Più volte, in questi giorni, il premier ha spiegato a Sergio Mattarella che senza il M5s al governo viene meno il presupposto per cui è nato, ossia la “grande coalizione”. Per Draghi l’esecutivo perderebbe di efficacia anche per via della composizione. Lega e Pd sarebbero schiacciati da fuori da FdI e dal M5s, che picchierebbero ancora più duro. Per l’economista sarebbe «impraticabile fare le cose che vanno fatte». Dunque? Forse meglio le elezioni. Non ci resta che attendere le prossime ore: Draghi ha già annunciato che senza il voto M5s sul decreto Aiuti oggi al Senato salirà al Quirinale. Resta l’amarezza, anche perché da parte del governo la buona volontà non è mancata: persino un sindacato scolastico come l’Anief, uno dei più vicini al M5s, ha riconosciuto a Draghi il merito di aver parlato del rinnovo dei contratti. Pare poi che lo stesso premier abbia anche invitato Conte a riflettere sino all’ultimo, senza entrare nel merito delle questioni di partito: «Se davvero credi in quei nove punti che hai sottoposto, e che il governo, come vedi, ha intenzione di affrontare, vale la pena chiedersi se il M5s può ottenerli fuori dal governo o restando al governo», il senso del ragionamento del premier. Allo stesso avvocato del popolo l’economista avrebbe detto pure: «Come la risolvi non è un problema mio». 

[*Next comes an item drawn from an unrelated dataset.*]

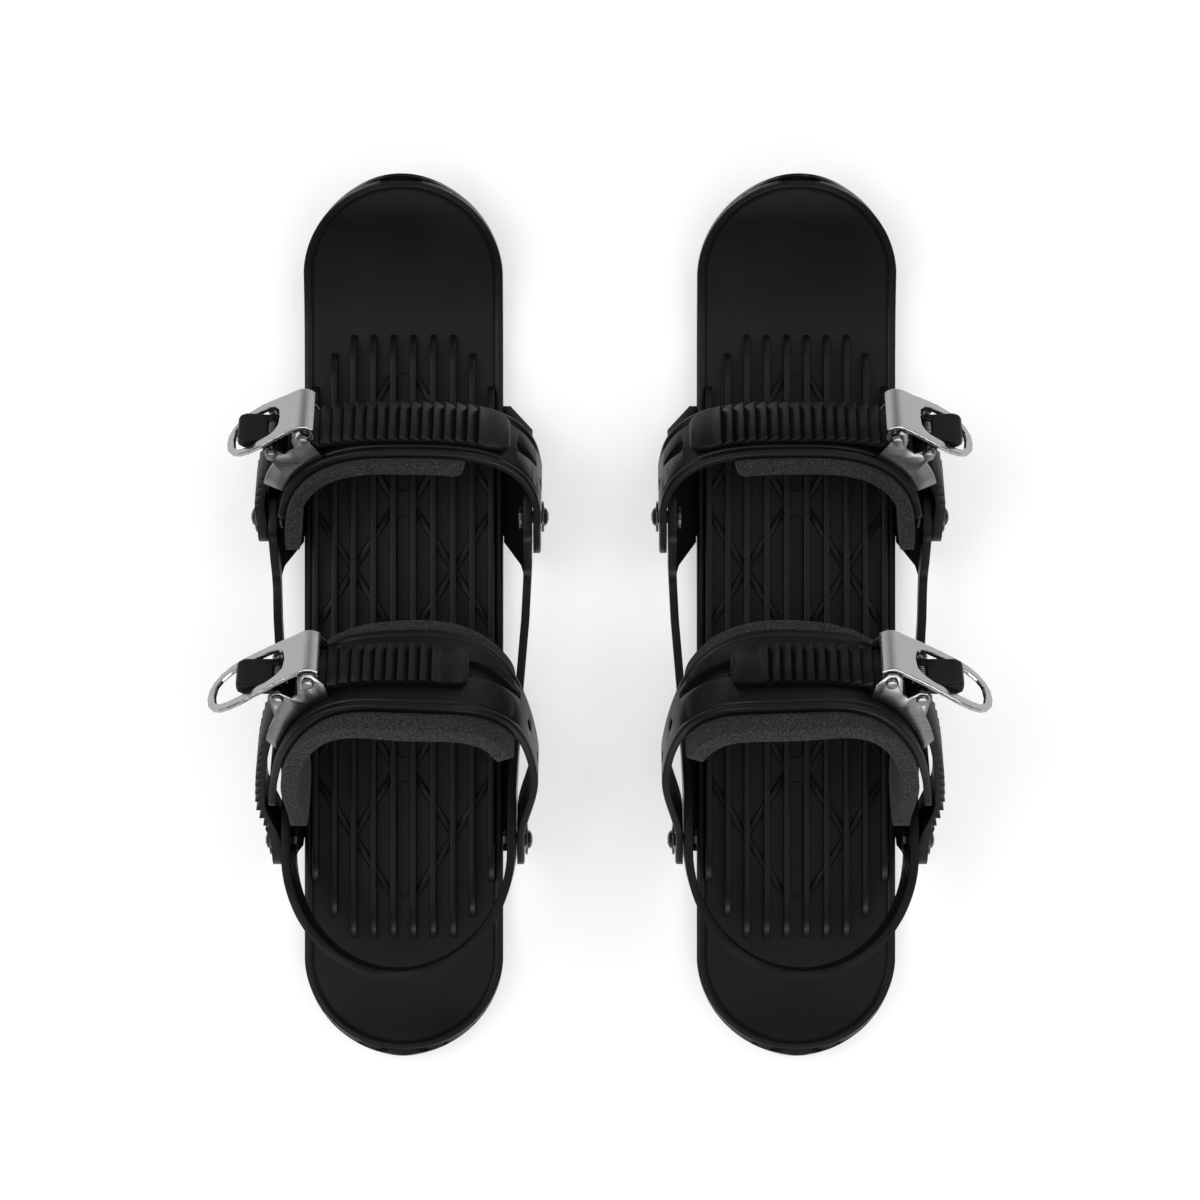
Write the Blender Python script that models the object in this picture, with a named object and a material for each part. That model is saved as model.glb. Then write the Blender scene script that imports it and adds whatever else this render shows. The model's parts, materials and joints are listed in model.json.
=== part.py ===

A Palazzo Chigi intanto, come riferisce «Il Foglio», hanno ripreso tutte le dichiarazioni dei partiti pronunciate nei giorni della corsa al Quirinale. Un “salto” quello al Colle che all’ex numero uno della Bce non è riuscito: “Si diceva che Draghi non si dovesse spostare perché si sarebbe rotto ‘un meccanismo e provocato il rimpasto’ Sono le stesse ragioni che non permettono a Draghi di andare avanti con una maggioranza diversa”. Siamo arrivati a questo per qualche punto in più sui sondaggi, per salvare qualche seggio. Che altro aggiungere? Ancora una volta confidiamo in Mattarella. Una delle cose più giuste l’ha scritta stamattina Fulvio Giuliani su «La Ragione»: «Quando non si ha più alcun riferimento che non sia una vuota disperata nostalgia dei bei tempi delle castronerie a costo zero, questo è il risultato: si condanna l’Italia a una campagna elettorale nelle peggiori condizioni possibili, con la peggiore legge elettorale possibile, facendo un regalo gigantesco a quelli che ci vogliono male».